We called back right away, and a woman answered the phone. I introduced myself.
“Of course, I remember you, Hala and Zafo!” Mona began. “And I have such fond memories of your mother.”
Mona hadn’t found our note until several days after we left it in her wreath because she uses the back door, she said, to go in and out of the house. “I was changing my sunflower wreath in honor of Ukraine to my holiday wreath when I found your note.”
Mona’s husband Ken passed away in 2019, she said, and she had one more daughter after we left in 1973. She talked of supporting President Joe Biden and how St. Louis County largely votes Democrat. She spoke of her memories of my family, that my mother had given her a dress from Syria that she still had in her closet, but apologized for having to cut our conversation short: Her son was coming by to drive her to a basketball game that evening.

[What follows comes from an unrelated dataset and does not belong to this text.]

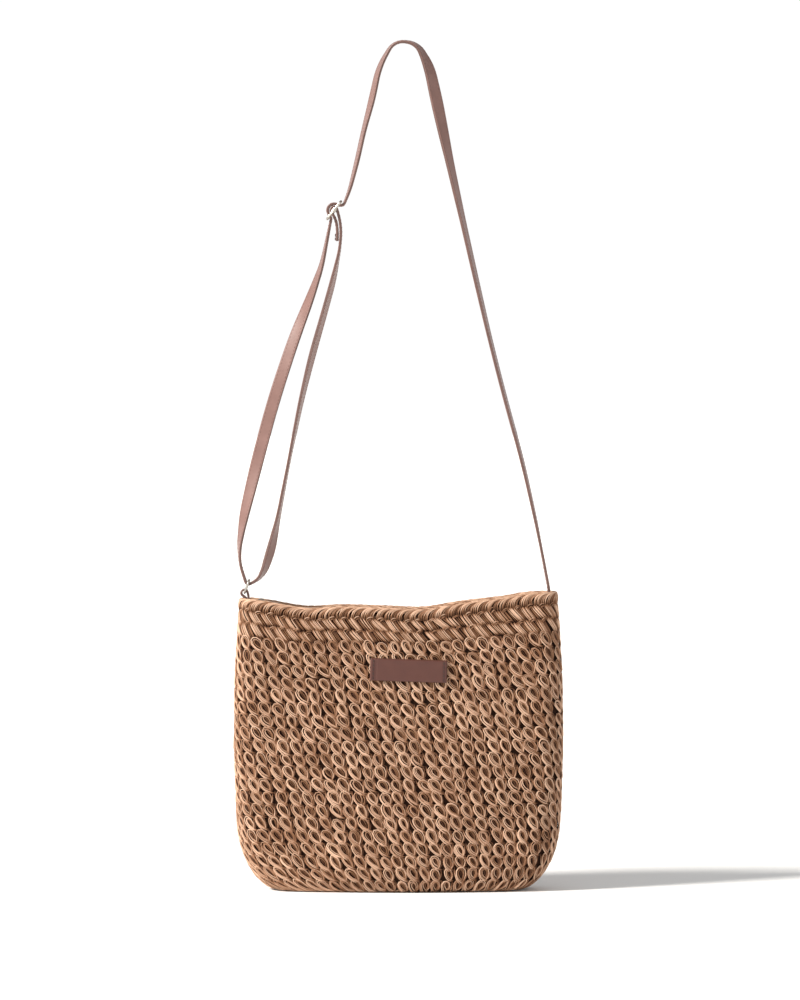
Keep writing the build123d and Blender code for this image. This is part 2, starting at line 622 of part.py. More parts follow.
if __name__ == "__main__":
    save(crochet_body(), "crochet_body")
    save(rim_edging(), "rim_edging")
    save(lining(), "lining")
    save(zip_facing(), "zip_facing")
    save(label(), "label")
    save(label_stitches(), "label_stitches")

    slider_left = SLIDER_REST - SLIDER_LENGTH / 2 - 2 * SOFT_GAP
    slider_right = SLIDER_REST + SLIDER_TRAVEL + SLIDER_LENGTH / 2 + SOFT_GAP
    save(end_tape(ZIP_LEFT, ZIP_MOVING_LEFT - SOFT_GAP, ZIP_LEFT, slider_left + 0.1), "zip_end_tape_left")
    save(end_tape(ZIP_MOVING_RIGHT + SOFT_GAP, ZIP_RIGHT, slider_right, ZIP_RIGHT), "zip_end_tape_right")
    fixed_teeth = []
    for end_side in (-1, 1):
        fixed_teeth += teeth(SLIDER_REST - SLIDER_LENGTH / 2, ZIP_MOVING_LEFT - SOFT_GAP, end_side)
        fixed_teeth += teeth(ZIP_MOVING_RIGHT + SOFT_GAP, slider_right - SOFT_GAP, end_side)
    save(ZIP_FRAME * joined(fixed_teeth), "zip_end_teeth")
    for name, half_side in (("front", -1), ("rear", 1)):
        save(moving_tape(half_side), f"zip_tape_{name}")
        row_of_teeth = teeth(ZIP_MOVING_LEFT, ZIP_MOVING_RIGHT, half_side)
        save(ZIP_FRAME * joined(row_of_teeth), f"zip_teeth_{name}")
    save(top_stops(), "zip_top_stops")
    save(bottom_stop(), "zip_bottom_stop")
    save(ZIP_FRAME * Pos(SLIDER_REST, 0, 0) * slider(), "zip_slider")
    save(ZIP_FRAME * Pos(SLIDER_REST, 0, pull_height()) * Rot(0, PULL_DROOP_DEG, 0) * pull(), "zip_pull")

    save(strap_and_ends(), "strap")
    save(strap_root(), "strap_root")
    save(strap_end_stitches(), "strap_end_stitches")
    save(ring_tab(), "ring_tab")
    save(tab_root(), "tab_root")
    save(strap_ring(), "strap_ring")
    save(buckle_frame(), "buckle_frame")
    save(buckle_bar(), "buckle_bar")
    for label_text, point in (("tab pivot", TAB_PIVOT), ("strap pivot", STRAP_PIVOT), ("ring foot", RING_FOOT),
                              ("ring head", RING_HEAD), ("buckle bar", BUCKLE_CENTRE)):
        print(label_text, [round(v, 3) for v in point])
    print("zip height", ZIP_HEIGHT, "pull height", round(pull_height(), 3))
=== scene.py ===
"""Crossbody purse of crocheted paper straw: every visible piece and finish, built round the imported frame."""

import json
import logging
import math
from dataclasses import dataclass, field
from enum import Enum
from typing import Sequence

import bmesh
import bpy
import numpy as np
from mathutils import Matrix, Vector

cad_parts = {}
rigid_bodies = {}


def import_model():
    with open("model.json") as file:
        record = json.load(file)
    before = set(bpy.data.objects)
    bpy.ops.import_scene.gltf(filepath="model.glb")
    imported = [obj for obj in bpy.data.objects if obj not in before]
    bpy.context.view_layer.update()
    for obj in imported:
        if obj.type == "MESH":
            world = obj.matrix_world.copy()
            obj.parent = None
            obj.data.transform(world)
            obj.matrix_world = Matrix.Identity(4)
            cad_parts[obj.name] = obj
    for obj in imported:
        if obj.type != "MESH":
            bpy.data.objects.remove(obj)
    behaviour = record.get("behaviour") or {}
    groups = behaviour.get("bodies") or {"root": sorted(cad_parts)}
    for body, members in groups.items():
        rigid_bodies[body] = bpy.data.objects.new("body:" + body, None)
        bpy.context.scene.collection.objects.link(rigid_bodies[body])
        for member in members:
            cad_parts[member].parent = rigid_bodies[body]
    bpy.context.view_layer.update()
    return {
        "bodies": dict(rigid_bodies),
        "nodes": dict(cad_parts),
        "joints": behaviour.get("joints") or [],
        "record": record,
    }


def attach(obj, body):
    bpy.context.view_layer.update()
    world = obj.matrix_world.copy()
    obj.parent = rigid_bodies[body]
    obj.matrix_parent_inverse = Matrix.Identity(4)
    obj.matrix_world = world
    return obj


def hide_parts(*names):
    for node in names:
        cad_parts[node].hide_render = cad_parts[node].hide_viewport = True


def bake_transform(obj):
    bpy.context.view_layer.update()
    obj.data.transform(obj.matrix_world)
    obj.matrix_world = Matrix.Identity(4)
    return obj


LOG = logging.getLogger("purse")
MM = 0.001

# The body's outside, in millimetres: sections are ovals of four arcs, as in the frame
BASE_HALF_WIDTH, BULGE_HALF_WIDTH, BULGE_HEIGHT, TOP_PINCH, SIDE_ROUND = 98.0, 134.0, 130.0, 5.0, 52.0
BASE_HALF_DEPTH, LOW_HALF_DEPTH, RIM_HALF_DEPTH, FACE_ROUND = 26.0, 38.5, 18.5, 30.0
END_ROUND_SHARE, END_ROUND_MIN = 0.62, 4.0
BODY_HEIGHT = 241.5
# The rim's drop under the body's height, at shares of the half width
RIM_WAVE = ((-1.2, 6.0), (-0.93, 6.2), (-0.79, 8.0), (-0.56, 13.0), (-0.34, 12.0), (-0.07, 13.0),
            (0.15, 13.8), (0.37, 9.2), (0.63, 5.0), (0.82, 1.3), (1.2, 0.2))
EDGING_HEIGHT = 7.0
ZIP_HEIGHT, ZIP_SLOPE = 226.3, math.radians(2.0)
# How far inside the surface the lining hangs, and how far its top stays under the zip's line
LINING_OUT, LINING_THICKNESS = 4.3, 0.7
UNDER_ZIP = 1.0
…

I was a bit disappointed. I had again hoped, irrationally perhaps, that Mona would reveal something that would help me understand my own identity. A girl born in America to Syrian parents, later raised in France, now living in London. A citizen of everywhere and nowhere. An outsider no matter where I lived. But what would Mona be able to tell me about myself? I felt silly for even having that thought.
But the next day, Mona called back. “I didn’t want you to get the wrong impression about Crestwood. We love it here. We have a great school, a great sense of community. There are a few neighbors who vote the opposite of me, but no one has shot me yet,” she said, laughing.
“Did you realize we were Syrian immigrants, and what were your feelings about that?” I asked.
“I remember being excited to meet you, and your mom taught us all about Syria. If I remember correctly, you were a Muslim family,” she said.
“Yes, we were,” I replied.
“But aren’t we all immigrants in a way?” she asked. I didn’t reply because I felt a knot in my throat and tears well up in my eyes. After a few seconds, Mona spoke again: “In the end, I just think we are all sleeping on God’s couch.”